The answer was, “Of course not.” That’s because McCain is, in his own words, an “illiterate that has to rely on [his] wife for all of the assistance [he] can get” when it comes to computers. The senator from Arizona doesn’t even know how to send an e-mail.
The 72-year-old revealed his resistance to technology while he was still kicking it in the primaries. Ironically, that knowledge has only recently gone mainstream on the Internet. The fact that a McCain aide recently declared that “John McCain is aware of the Internet” [VIDEO] hasn’t helped his cred. The phrase has become a meme, supplying countless blog headlines.
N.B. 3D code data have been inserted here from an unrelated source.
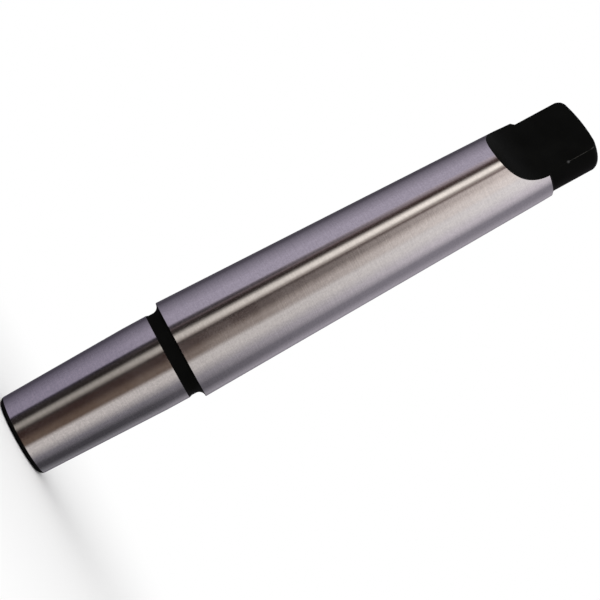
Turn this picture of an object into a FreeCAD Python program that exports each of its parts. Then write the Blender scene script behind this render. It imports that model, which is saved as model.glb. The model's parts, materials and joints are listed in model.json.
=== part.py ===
import FreeCAD, Part
import math
import os

# Drill chuck arbor, turned, milled and ground from one steel bar.
# It stands on the end that goes into the chuck, with its tang up.
# Z runs up the axis from that end face, the two tang flats face +Y and -Y.
# All sizes are in millimetres.

Vector = FreeCAD.Vector

# Short taper that holds the chuck: size B16, gauged at its large end
chuck_gauge_diameter = 15.733
chuck_taper_ratio = 0.04995
chuck_taper_length = 24.0
chuck_corner_radius = 1.0

# Short cylinder between the chuck taper and the relief groove
land_length = 4.3

# Relief groove where the grinding wheel runs out against the shank's shoulder
groove_width = 2.5
groove_depth = 0.165
groove_entry_length = 0.5
groove_fillet_radius = 1.2

# Morse taper shank, size 2: its gauge plane lies a short way in from the shoulder
morse_gauge_diameter = 17.780
morse_gauge_offset = 5.0
morse_taper_ratio = 0.04995
morse_taper_length = 69.0
shoulder_edge_break = 0.1
taper_end_chamfer_angle = 45.0

# Tang that the drill spindle's slot drives and the ejecting drift pushes on
tang_tip_distance = 79.4
tang_diameter = 13.4
tang_thickness = 6.1
tang_flat_length = 10.0
tang_runout_radius = 8.0
tang_crown_radius = 35.0
tang_corner_radius = 1.6

# Centre holes in both ends, which carry the arbor while its tapers are ground
centre_cone_angle = 60.0
drill_point_angle = 118.0
chuck_centre_mouth_diameter = 5.3
chuck_centre_pilot_diameter = 2.5
chuck_centre_depth = 5.5
tang_centre_mouth_diameter = 3.35
tang_centre_pilot_diameter = 1.6
tang_centre_depth = 3.5

# Room by which a milling cut passes the steel
cutter_overrun = 5.0

# Two points nearer than this are one point
same_point = 1e-6

# Heights along the axis
groove_start = chuck_taper_length + land_length
shoulder_height = groove_start + groove_width
taper_end_height = shoulder_height + morse_taper_length
tip_height = shoulder_height + tang_tip_distance
flat_start_height = tip_height - tang_flat_length

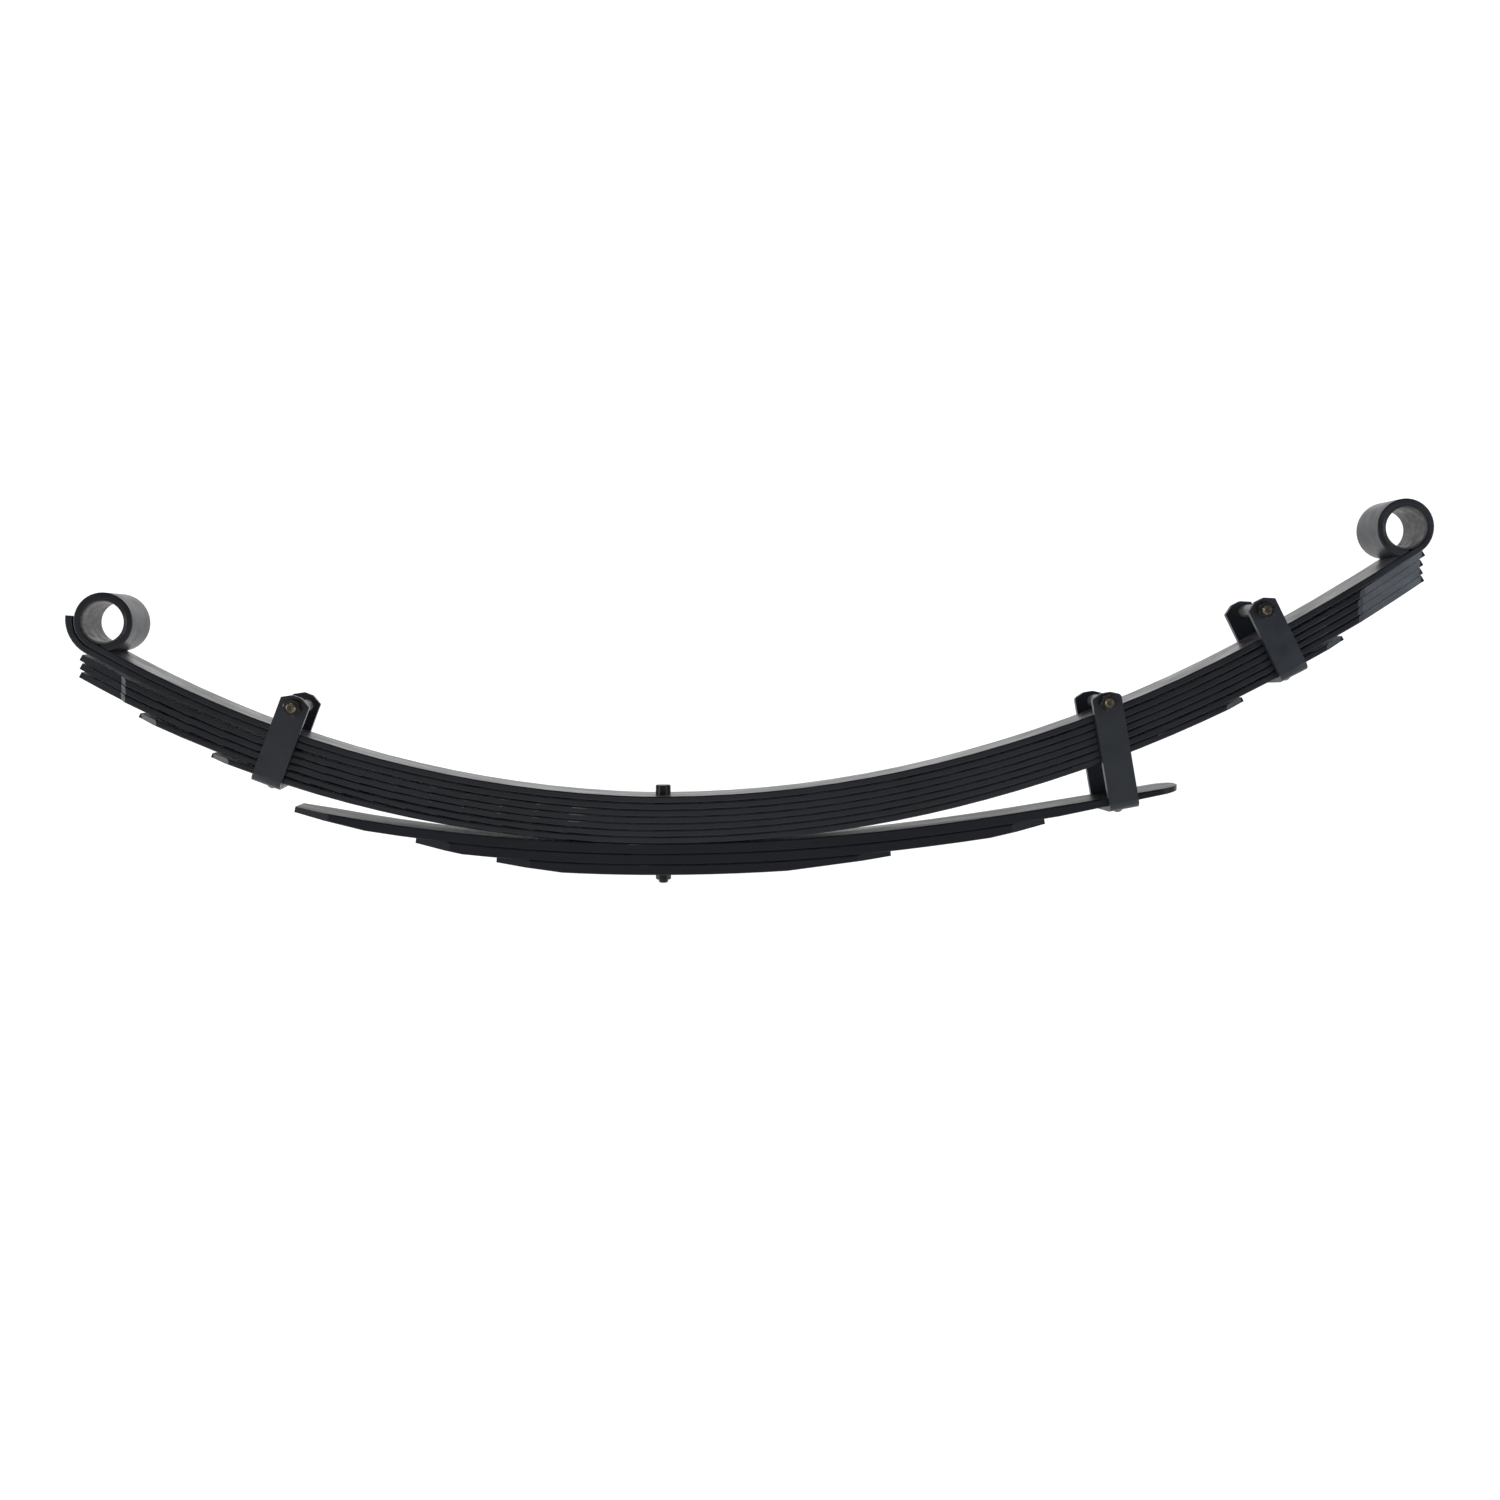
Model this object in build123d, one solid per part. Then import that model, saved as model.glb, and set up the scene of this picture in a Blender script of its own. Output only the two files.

As the Internet spotlight on presidential rival Barack Obama fades, the one on McCain is intensifying. Just as right-wing bloggers compiled piecemeal evidence of Obama’s anti-Americanism (picture of Obama in traditional Kenyan garb, the Indonesian madrassa, etc), the left is now constructing a profile of McCain as an old, out-of-touch codger.
Elsewhere, McCain-mocking videos are plentiful. One viral video shows the Video Professor, the computer know-how pitchman seen in infomercials, offering to tutor McCain. Another depicts McCain getting an e-mail about a national emergency at 3 am and not knowing how open it, a play on former hopeful Hillary Clinton’s 3 am phone call commercial during the primaries. Other sites remind us of McCain’s repeated references to Czechoslovakia (a country that ceased to exist in 1992) and his confusion over the names of his own policies.
For progressives, the online smears of McCain are a delicious plate of just desserts. They come after months and months of e-mail chains and websites spreading rumours that Obama is a Muslim (which scares a percentage of Americans) and unpatriotic. All of that came full circle Tuesday with the news that next week’s cover of the New Yorker features a cartoon of Obama in a turban.
Whether or not viral translates to votes, American political satire has moved online, and is the funnier for it.
Leak of the week
Even American rappers are getting in on the presidential humour: this week Mississippi’s David Banner released a series of campaign videos promoting himself for a cabinet post. He’s seen handing out stacks of money and keys to a Bentley to schoolchildren.